Pd炭素触媒による水素化分解はハロゲン、エポキシド、ヒドラジン、アジドなどでも起こります。特に、ハロゲンの水素化は特徴的な反応です。カルボニルの還元よりも優先するので酸クロライドからアルデヒドを合成するときに使われます。ハロゲンはI>Br>Cl>Fの順に水素化分解を受けやすくなります。 一方で、Pt炭素触媒はPd炭素触媒に比べて、脱ハロゲン化反応が起こりにくいことが知られております。当社が取り扱っている硫黄修飾3%Pt/C触媒を使用することで、脱ハロゲン化反応を起こすことなく、ニトロ基などの選択的還元反応が可能となります。
触媒 | 基質:X | ハロアミン体収率*1 | 脱ハロゲン体収率*1 |
---|---|---|---|
5%Pd/C | Cl | 1.6% | 1.9% |
3%Pt/C | Cl | 48.9% | 28.6% |
硫黄修飾3%Pt/C | Cl | 99.0% | 0.8% |
Br | 98.6% | 0.7% | |
F | 98.3% | 0.6% |
*1 GC定量値 原料転化率100%
*2 基質に対するPdモル数を統一するために1.2 wt%で評価
Pd炭素触媒は、還元アルキル化、イミンの還元、オキシムの還元等、広く多くの反応に用いられます。特にアミンとカルボニル化合物から得られるイミンを水素化する還元アルキル化は合成上重要で、光学活性なフェネチルアミンを用いて不斉合成する例もあります。 また、核還元にも用いられますが水素化分解反応を起こしやすいこともあり、使用される系はアルキルベンゼン、ピリジン、フランなどに限られます。
Pt炭素触媒:
Pd炭素触媒と同様に、アルキン、オレフィン、ニトロ、アルデヒド、ケトン、ニトリル、オキシム、核還元に用いられます。

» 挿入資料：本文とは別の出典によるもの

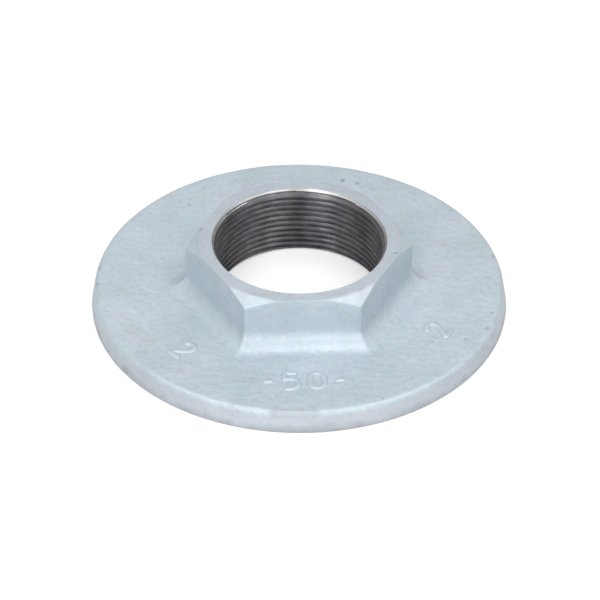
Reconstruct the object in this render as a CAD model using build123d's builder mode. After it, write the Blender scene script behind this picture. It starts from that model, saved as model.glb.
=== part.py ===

その触媒活性は基質によってはPd触媒以上に高いものがあります。一方で、Pd炭素触媒とは異なりベンジル化合物の水素化分解は起こしません。
Ru炭素触媒:
芳香族化合物の核還元(ヘテロ環芳香族化合物を含む)は穏やかな反応条件で進行し選択的に核還元物を与えます。Ru炭素触媒はRh炭素触媒とともに高い芳香族還元力を持っていますが、ベンジル基、アリル基などを水素化分解することはなく、ベンジル化合物を核還元するには有効な触媒です。
Rh炭素触媒:
Rh炭素触媒の特徴は優れたオレフィンの水素化と芳香族の核還元力にあります。アルキルベンゼン、ピロール、ピリジン等はRh炭素触媒で最も容易に還元されます。Rh炭素触媒はRu炭素触媒で進行する反応にはほとんど使用可能であり、水素化分解も抑えられ、反応圧力もRu炭素触媒に比べ低くて済みます。